The Alaska Marine Conservation Council is touting the passage of the Young Fishermen’s Development Act passed by the U.S. Senate, a major milestone for policy that had a companion bill passed in the House of Representatives and which AMCC has spent years advocating for.
News of promising COVID-19 vaccine trials even offers glimmers of hope for future in-person events.
The bipartisan bill, championed by Alaska Senators Lisa Murkowski and Dan Sullivan, both Republicans, and Democratic Senator Edward Markey of Massachusetts, is designed to mitigate the challenges facing the next generation of entrants into the fishing industry by supporting regional training opportunities and apprenticeship programs.
In a press statement, Sullivan said, “Alaska is the unquestioned superpower of seafood, thanks to our world-class, sustainably-managed fisheries and our countless hard-working fishermen. The sustainability and endurance of this vital industry, which employs more people in Alaska than any other, depends on up-and-coming qualified fishermen. I thank my Senate colleagues for passing our legislation to reduce basic barriers to entry through new grants, training opportunities and apprenticeship programs. Helping the next generation of Alaskans enter our fisheries will help ensure Alaska remains the superpower of seafood.”

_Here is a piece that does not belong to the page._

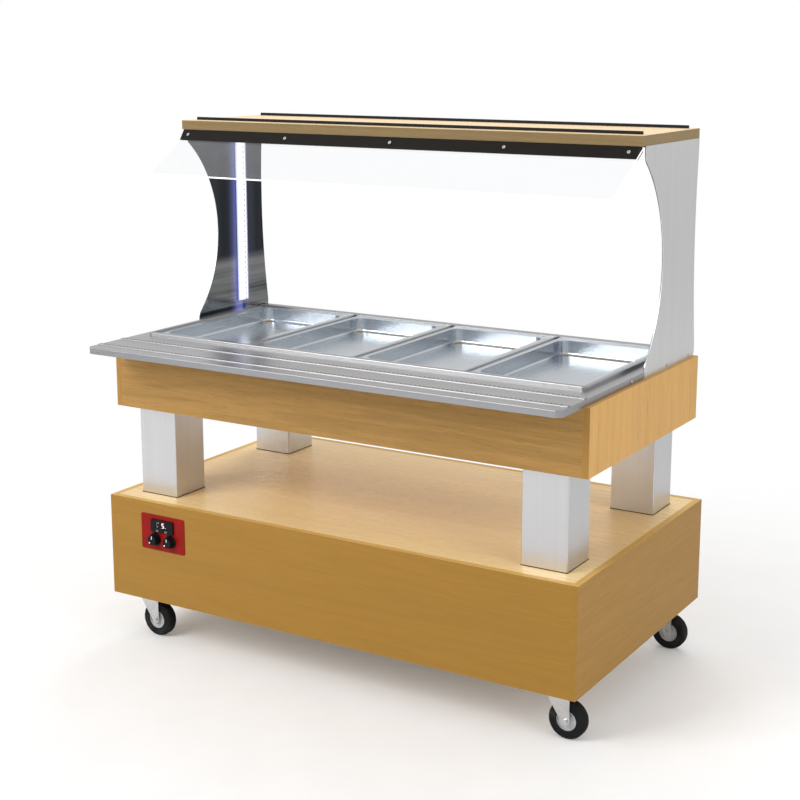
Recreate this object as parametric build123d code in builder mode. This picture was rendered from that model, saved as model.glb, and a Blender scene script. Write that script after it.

With his East Coast perspective, Markey added, “Despite centuries of fishing tradition in Massachusetts’s coastal communities, new fishermen are finding it a challenge to join the industry. Our legislation will help ensure that our fishing industry continues to attract and grow future generations of young fishermen. More young men and women will be pushing off the dock into new careers and fully participating in the economy of their communities. I thank my colleagues for their partnership on this hopeful legislation and look forward to enacting it into law.”
In recent years, incoming generations of commercial fishermen seeking to enter the industry have met new challenges and higher barriers to entry, contributing to several shifts in the demographics of commercial permit holders. In several regions, commercial fisheries have seen an increase by 10 years or more in the average participant’s age over the previous generation of fishermen, and rural communities have lost 30% of local permit holders. Several studies suggest this “graying of the fleet” has led to an increase in financial capital and risk needed to enter into the commercial fishing industry.
Modeled after the U.S. Department of Agriculture’s successful Beginning Farmer and Rancher Development Program, this legislation creates the first federal program dedicated to training, educating, and assisting the next generation of commercial fishermen.
The Young Fishermen’s Development Program would include a competitive grants program for collaborative state, tribal, local, or regionally-based networks or partnerships; a mentorship/apprenticeship program to connect retiring fishermen and vessel owners with new and beginning fishermen; financial support for local and regional training and education in sustainable and accountable fishing practices, marine stewardship, and business practices; and technical initiatives that address the needs of beginning fishermen.
The act will now be considered by the House.